4. What’s it like inside a Pokéball?

Some Pokémon are allowed outside their Pokéballs, for reasons I don’t fully understand. Sure, Pikachu is a cute electric mouse, but another trainer, Brock, had an enormous snake made out of rocks called Onix that he just let roam around free. Which forces the question, what is life inside a Pokéball like? Are the Pokémon fed? What about their waste? Are they put in some kind of stasis or suspended animation? Is that why some resist going in the ball? Because they know that they’ll just be put to sleep, only to wake up and be forced into battle against their will? What kind of a life for a living, possibly sentient creature is that?

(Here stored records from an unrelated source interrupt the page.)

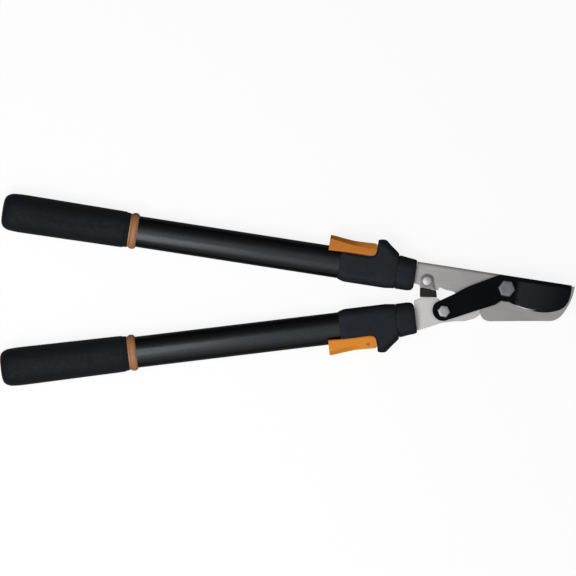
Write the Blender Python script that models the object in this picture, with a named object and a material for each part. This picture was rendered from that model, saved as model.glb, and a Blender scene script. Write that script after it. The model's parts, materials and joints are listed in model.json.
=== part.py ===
"""Telescopic bypass lopper, closed and lying flat, blade side up.

The head has three flat layers. A steel plate with a hook lies in the middle, a coated blade with
its arm lies in front of it, and the lower arm's plate lies behind it. Each plate's tang is pinned
into an inner tube, and an outer tube with a grip and a flip lock slides over each inner tube.

Lengths are metres. In every frame +X points along the handle towards the head and +Z to the front.
"""

import math

import bmesh
import bpy
from mathutils import Vector

# Layout of the closed tool, measured from the main pivot
HANDLE_ANGLE = math.radians(7.835)  # from each handle to the line midway between them
LOWER_AXIS_OFFSET = 0.0210  # main pivot to the lower handle's axis
UPPER_COLLAR_MOUTH = -0.1024  # main pivot to the upper collar, along the handle
LOWER_COLLAR_MOUTH = -0.1042  # main pivot to the lower collar, along the handle

# Fits
CLEARANCE = 0.0003
ROUND_STEPS = 18
SMALL_HOLE = 0.0040  # holes under this radius get fewer sides
SMALL_HOLE_STEPS = 12
DOME_STEPS = 3

# Plates and blade
PLATE_THICKNESS = 0.0045
BLADE_THICKNESS = 0.0045
EDGE_THICKNESS = 0.0006
SPINE_BAND = 0.0042
SPINE_HEIGHT = 0.0145
BLADE_REACH = 0.0715
BLADE_BELLY = 0.0209
HOOK_RIM = 0.0032  # the hook shows past the blade's tip by this
HOOK_DEPTH = 0.0382
HOOK_OVERLAP = 0.0038  # the closed blade passes the hook's inner edge by this
BOSS_RADIUS = 0.0146
TANG_LENGTH = 0.0460
TANG_WIDTH = 0.0200
TANG_SHOULDER = 0.0003

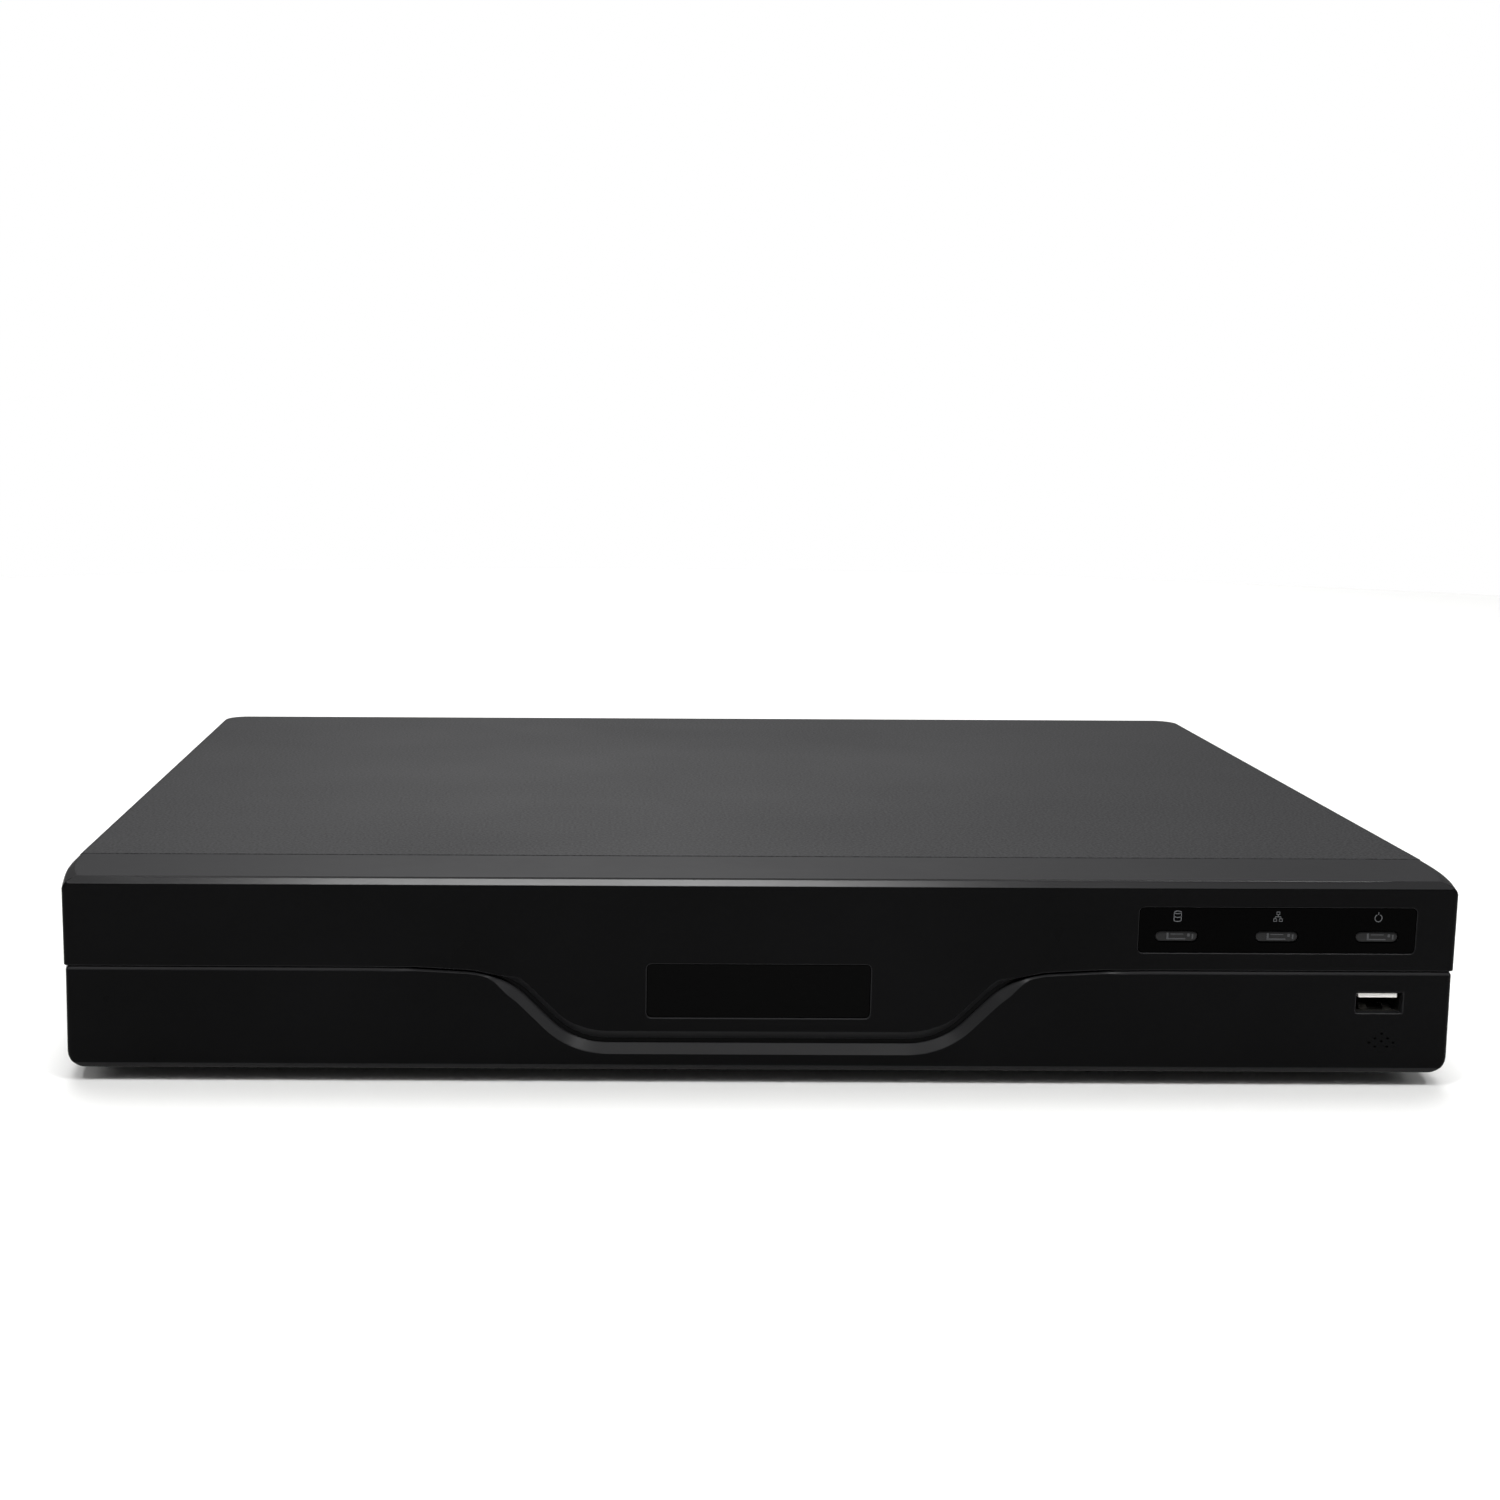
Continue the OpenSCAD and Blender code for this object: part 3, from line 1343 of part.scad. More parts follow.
module drive_arm() color("#b0b3b6") in_row_frame() {
    low = stack_z - platter_gap / 2 - blade_drive_t / 2;
    step = platter_t + platter_gap;
    tail_l = 14.5;
    translate([drive_x + pivot.x, spindle_y + pivot.y, 0]) difference() {
        union() {
            translate([0, 0, low]) cylinder(r = 7, h = platters * step + blade_drive_t);
            for (i = [0 : platters]) translate([0, 0, low + i * step]) rotate(park_angle)
                linear_extrude(blade_drive_t) polygon([[0, -6], [arm_l, -1], [arm_l, 1], [0, 6]]);
            translate([0, 0, low + step]) rotate(park_angle + 180)
                linear_extrude(2) polygon([[0, -6], [tail_l, -9], [tail_l, 9], [0, 6]]);
        }
        translate([0, 0, low - cut]) cylinder(r = pivot_r + running_fit, h = 4 * step);
    }
}

module drive_board() color(board_green) in_row_frame() {
    block(
        [drive_x - 43, drive_y + 62, drive_z + 1.4],
        [drive_x + 43, drive_y + drive_l - 1, drive_z + 1.4 + board_t]
    );
    // Data and power edge connector
    block(
        [drive_x + 2, drive_y + drive_l - 7, drive_z + 1.4 + board_t],
        [drive_x + 40, drive_y + drive_l - 1, drive_z + 3.5]
    );
}

module drive_screws() color(bare_steel) in_row_frame() {
    for (x = [-1, 1], y = drive_screw_y)
        translate([drive_x + x * drive_screw_half, drive_y + y, base_z]) mirror([0, 0, 1])
            pan_screw(3.2, 1.8, drive_screw_r, tray_t + drive_boss_h + 3);
}

drive_end = drive_y + drive_l;
cable_plug_d = 3;
cable_level = board_top + 9;
cable_rise = 2;

// A cable from the hard disk's end to a header on the main board.
module drive_cable(x, wires, wire_w, pitch, thick, header_w) {
    plug_z = drive_z + 2.4;
    board_stop = board_y0 + 10;
    translate([x, 0, 0]) {
        block([-header_w / 2, drive_end - 1, plug_z - 1.8], [header_w / 2, drive_end, plug_z + 1]);
        block([-header_w / 2, drive_end, plug_z - 2], [header_w / 2, drive_end + cable_plug_d, plug_z + 2.4]);
        block([-header_w / 2, board_stop - 2.4, board_top], [header_w / 2, board_stop + 2.4, cable_level]);
        for (i = [0 : wires - 1]) translate([(i - (wires - 1) / 2) * pitch, 0, 0]) flat_cable([
            [drive_end + cable_plug_d - 0.2, plug_z], [drive_end + cable_plug_d + 1, plug_z + 1],
            [drive_end + cable_plug_d + 1.4, plug_z + 3], [board_y0 - 2, cable_level - 2],
            [board_y0, cable_level + cable_rise - 0.6], [board_y0 + 3, cable_level + cable_rise],
            [board_stop - 2, cable_level + cable_rise - 0.3], [board_stop, cable_level - 0.2]
        ], thick, wire_w);
    }
}

module drive_data_cable() color("#a8322c") in_row_frame() {
    drive_cable(drive_x + 10, 1, 8, 8, 1.2, 11);
}

module drive_power_cable() color("#2b2b2e") in_row_frame() {
    drive_cable(drive_x + 31, 4, 1.5, 2.4, 1.5, 16);
}

top_cover();
cover_screws();
base_tray();
rear_panel();
rubber_feet();
bezel_upper();
bezel_lower();
badge_plate();
led_window();
light_pipes();
front_board();
led_chips();
front_usb_shell();
front_usb_tongue();
front_ribbon_cable();
main_board();
board_standoffs();
board_screws();
processor();
heat_sink();
memory_chips();
capacitors();
coin_cell();
buzzer();
bnc_housings();
bnc_shells();
bnc_insulators();
bnc_contacts();
rca_housings();
rca_shells();
rca_inserts();
vga_shell();
vga_insert();
vga_jackscrews();
hdmi_shell();
hdmi_tongue();
lan_shield();
lan_housing();
rear_usb_shell();
rear_usb_tongues();
dc_jack_body();
dc_jack_pin();
switch_housing();
switch_rocker();
terminal_socket();
terminal_plug();
terminal_screws();
ground_screw();
fan_frame();
fan_rotor();
fan_guard();
fan_screws();
drive_base();
drive_lid();
drive_platters();
drive_arm();
drive_board();
drive_screws();
drive_data_cable();
drive_power_cable();
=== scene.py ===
"""Desktop video recorder: the looks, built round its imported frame, in metres.

The sections follow the case from its cover and bezel to the sockets at the rear and the parts inside."""

import math

import bmesh
import bpy
from mathutils import Matrix, Vector


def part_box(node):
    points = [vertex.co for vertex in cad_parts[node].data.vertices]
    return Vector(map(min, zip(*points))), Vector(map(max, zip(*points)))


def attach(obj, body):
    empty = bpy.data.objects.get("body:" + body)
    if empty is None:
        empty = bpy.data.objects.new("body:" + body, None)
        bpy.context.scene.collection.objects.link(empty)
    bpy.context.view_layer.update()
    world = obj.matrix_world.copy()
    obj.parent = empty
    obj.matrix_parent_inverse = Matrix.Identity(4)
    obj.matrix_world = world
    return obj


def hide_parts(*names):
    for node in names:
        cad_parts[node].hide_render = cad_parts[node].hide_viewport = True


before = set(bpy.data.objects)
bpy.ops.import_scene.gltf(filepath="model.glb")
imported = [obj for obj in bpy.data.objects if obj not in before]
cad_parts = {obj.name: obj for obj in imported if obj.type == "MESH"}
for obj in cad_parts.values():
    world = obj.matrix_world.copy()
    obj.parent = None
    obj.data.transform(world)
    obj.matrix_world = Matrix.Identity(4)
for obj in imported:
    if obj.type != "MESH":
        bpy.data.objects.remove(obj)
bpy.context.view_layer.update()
MM = 0.001


# ---- The studio ----
# A white laminate table under a wide overhead diffuser, with soft boxes in front and at both sides.
# A strip behind the case puts the long soft shine on the bezel's brow. A 50 mm lens looks slightly
# down at the front, from a little left of its middle.

front_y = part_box("bezel_upper")[0].y
scene = bpy.context.scene
scene.view_settings.view_transform = "Standard"


def linear(code):
    """An sRGB hex colour as linear red, green, blue and an alpha of 1."""
    channels = [int(code[i:i + 2], 16) / 255 for i in (1, 3, 5)]
    return tuple(c / 12.92 if c <= 0.04045 else ((c + 0.055) / 1.055) ** 2.4 for c in channels) + (1,)


def add(material, kind, values={}, links={}):
    """Adds a node to a material or world, sets its values and links its inputs.
    Each name is a socket's name or number, or else one of the node's own settings."""
    made = material.node_tree.nodes.new(kind)
    for name, value in values.items():
        if isinstance(name, int) or name in made.inputs:
            made.inputs[name].default_value = value
        else:
            setattr(made, name, value)
    for name, source in links.items():
        material.node_tree.links.new(source, made.inputs[name])
    return made


def new_material(name):
    """An empty material with its output node, ready for a shader."""
    material = bpy.data.materials.new(name)
    material.use_nodes = True
    material.node_tree.nodes.clear()
    return material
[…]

5. What are the ghost Pokémon ghosts of?

There are “ghost” Pokémon. What are they the ghosts of? Who died? How many past lives must they remember and why are they so happy about it?

6. Whose idea was Cubone?

There’s a Pokémon called Cubone, and its life is absolutely the saddest freaking thing I’ve ever heard. Here’s Cubone’s backstory, via a different game Pokémon appear in, Super Smash Bros. Brawl: “A Lonely Pokémon. It wears its mother’s skull as a helmet – for this reason, no one has ever seen its face. It sometimes sees its departed mother’s face in the full moon, which causes it to grow sad and cry. The stains on the skull are tracks of its tears. When it cries, the skull shakes and emits a mournful sound.” That is some heavy stuff for a children’s video game. Is every Cubone an orphan? If so, who’s going around killing their mothers all the time? Their fathers? (Yikes.)

7. Why does no one give Psyduck aspirin?

Psyduck is a platypus that suffers from chronic migraines. “When its headache becomes too severe, it releases tension in the form of strong psychic powers the Pokémon is unable to recall these episodes.” So here’s an animal apparently born into a life of endless, literal psychic pain that just builds up until it lashes out telepathically in a fugue state? And we capitalize on that pain for battling purposes instead of giving it aspirin?

8. What about doping in the Pokémon community?
Is this not regulated? You gave your fire dragon supplements to make it stronger? But it only sometimes listens to you? And sir, your giant rock snake, is it on drugs as well?

9. Do we eat Pokémon?
Psyduck confit. Poached Magikarp. Tauros ribeye. I’d probably eat a Pikachu, if the meat didn’t still hold an electric charge. Would eating Mr. Mime constitute cannibalism? Why is it okay to hold them captive and make them fight but not eat them? (Just asking for a friend.)